Acting CFPB Director Russell Vought ordered a stop to all work at the agency within weeks of Trump's second inauguration. In April 2025, layoff notices were sent to approximately 1,400 of the bureau's workers. The National Treasury Employees Union sued to stop the staff reductions, adding another layer to the legal battle.
A coalition of 21 state attorneys general, led by New York's Letitia James, has also sued the administration to prevent the agency's complete defunding, arguing that consumers in their states would be harmed by the loss of federal oversight.
What This Means for Your Finances
For now, consumers can continue to rely on CFPB protections and resources:
- File complaints: The CFPB complaint database remains operational and companies are required to respond
- Access resources: Educational materials on mortgages, credit cards, and financial planning remain available at consumerfinance.gov
- Know your rights: Existing regulations on credit reporting, debt collection, and lending disclosures remain in effect
However, the reduced staffing and ongoing legal uncertainty mean enforcement actions may be slower and less frequent than in previous years.
The Political Divide
The CFPB has been a political lightning rod since its creation under the Dodd-Frank Act. Democrats view it as essential consumer protection in an era of complex financial products and powerful institutions. Republicans have criticized it as unaccountable bureaucracy with excessive power over the financial industry.
Representative Maxine Waters, ranking member of the House Financial Services Committee, applauded the ruling: "The CFPB has returned billions of dollars to consumers cheated by predatory lenders and scammers. This decision ensures that protection continues."

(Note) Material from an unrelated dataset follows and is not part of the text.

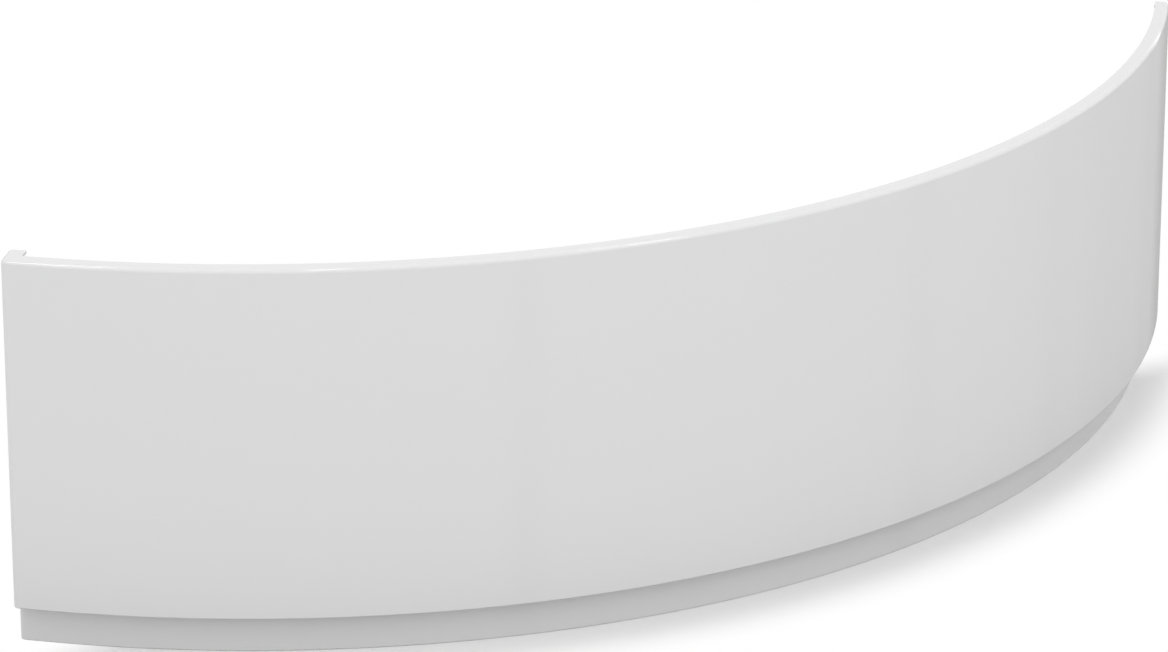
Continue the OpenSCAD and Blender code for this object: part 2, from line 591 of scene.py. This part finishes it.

Industry groups, meanwhile, have argued that excessive regulation increases costs that are ultimately passed on to consumers through higher fees and reduced credit availability.
The Bottom Line
The CFPB lives to fight another day, but the agency's long-term survival remains in question. For consumers, this ruling preserves important protections—at least for now. But the ongoing legal and political battles suggest that anyone relying on federal consumer protection should stay informed about developments and consider whether state-level protections might provide additional safeguards.
The broader lesson may be that financial literacy and self-advocacy have never been more important. Government agencies may come and go, but your ability to understand financial products, read the fine print, and assert your rights remains your best defense against predatory practices.